Il s’agit d’un long métrage, documentaire, auquel Thierry Frémaux pense depuis des dizaines d’années.
Le président de l’Institut Lumière à Lyon, mais aussi directeur général et sélectionneur officiel du festival de Cannes, qui règne tout-puissant sur le monde du cinéma, nous explique la démarche menant au montage d’une centaine de vues de 50 secondes prises par les frères Lumière.
Rue89Lyon : Vous portez ce projet de film sur les frères Lumière depuis longtemps. Qu’est-ce qui a enfin déclenché sa réalisation ?
Thierry Frémaux : Projeté dans les salles de café entre 1896 et 1900 et jamais après, les films Lumière n’ont jamais connu les salles de cinéma. Hors les spectateurs de l’époque, qui leur firent triomphe, ils n’ont jamais rencontré le public.
Il fallait leur redonner vie, les voir au présent : c’est ce que ce film ambitionne de faire.
Et c’est une renaissance extraordinaire.
Comment avez-vous construit ce film ?
Avec « des » films Lumière, nous avons fait « un » film Lumière. Chaque vue dure environ 50 secondes, nous en avons donc assemblé une centaine pour parvenir au format d’un long métrage. Ce film plait énormément car c’est une façon nouvelle de rencontrer un cinéma dont on ignore tout et qui est fantastique.

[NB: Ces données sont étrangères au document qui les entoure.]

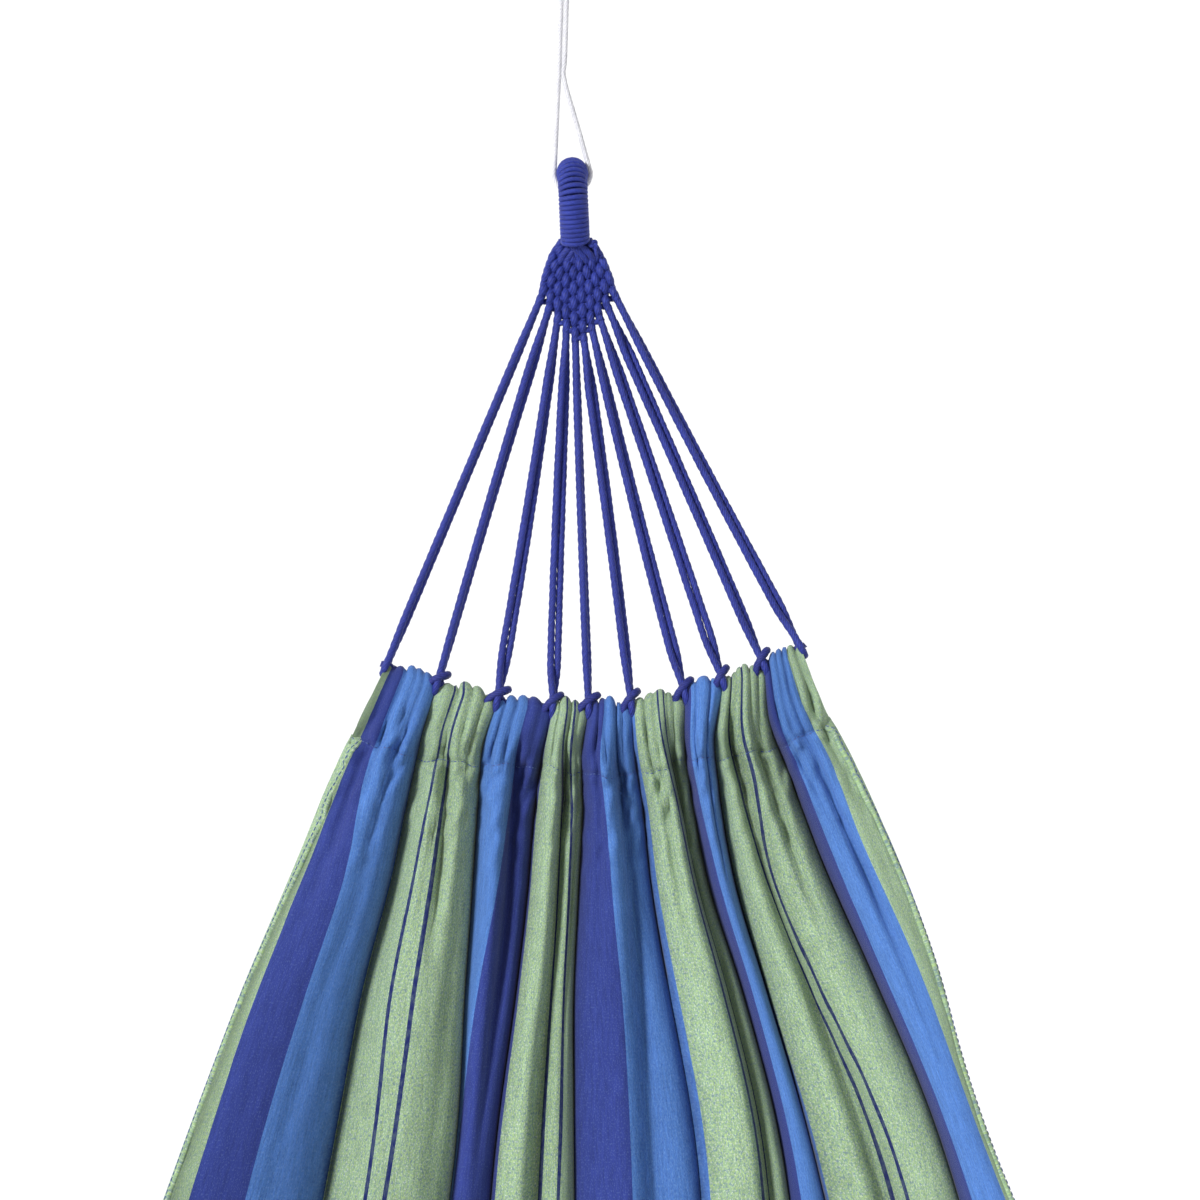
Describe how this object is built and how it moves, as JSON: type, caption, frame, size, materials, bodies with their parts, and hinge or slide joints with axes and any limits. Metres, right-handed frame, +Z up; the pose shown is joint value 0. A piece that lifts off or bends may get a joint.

Quel est le projet de diffusion d’un tel objet de cinéma ?
C’est un événement considérable que de voir ces trésors en version restaurée. On ouvre la grotte Chauvet au public, eh bien, redonner vie au cinéma de Lumière est un acte aussi fondamental.
Quel message avez-vous envie de transmettre?
Le monde décrit par les films Lumière questionne celui d’aujourd’hui. A l’époque, on croyait au futur, on pensait aller vers un monde meilleur. Les films Lumière ont retenu cette innocence-là. Une enfant filmée au Vietnam, c’est tous les enfants filmés depuis par le cinéma.
Les films Lumière vous lavent les yeux. D’où viennent les images aujourd’hui ? On ne sait plus. Celles-là, on le sait.
Wim Wenders disait : « Aucune manipulation, aucune contamination ».
Grâce à Lumière, le cinéma a dit d’emblée les hommes et les femmes que nous sommes. Ça continue aujourd’hui. Et pareil pour les salles : grâce à Lumière, le cinéma est un art collectif, qui met les gens ensemble. Ça aussi, ça continue et il faut en dire l’importance, à l’heure de la solitude numérique.
S’agit-il d’une oeuvre patrimoniale ?
Non. « Lumière! » est un film de 2017. Ce qui est formidable, c’est qu’il donne le sentiment d’avoir été réalisé hier matin. D’ailleurs, il sort comme un film commercial, dans de nombreuses salles en France. Ça aussi, c’est un événement important.
Est-ce que Molière ou Mozart ont vieilli ? Non. Lumière, pardon pour la comparaison, c’est la même chose. Il a laissé une trace moderne, universelle et définitive.
Martin Scorsese a adoré, comme John Lasseter, le réalisateur de Toy Story. Ils y ont vu chez Louis Lumière et ses opérateurs la même démarche que la leur : raconter une histoire. Avec émotion et humour. On s’amuse énormément avec ces films.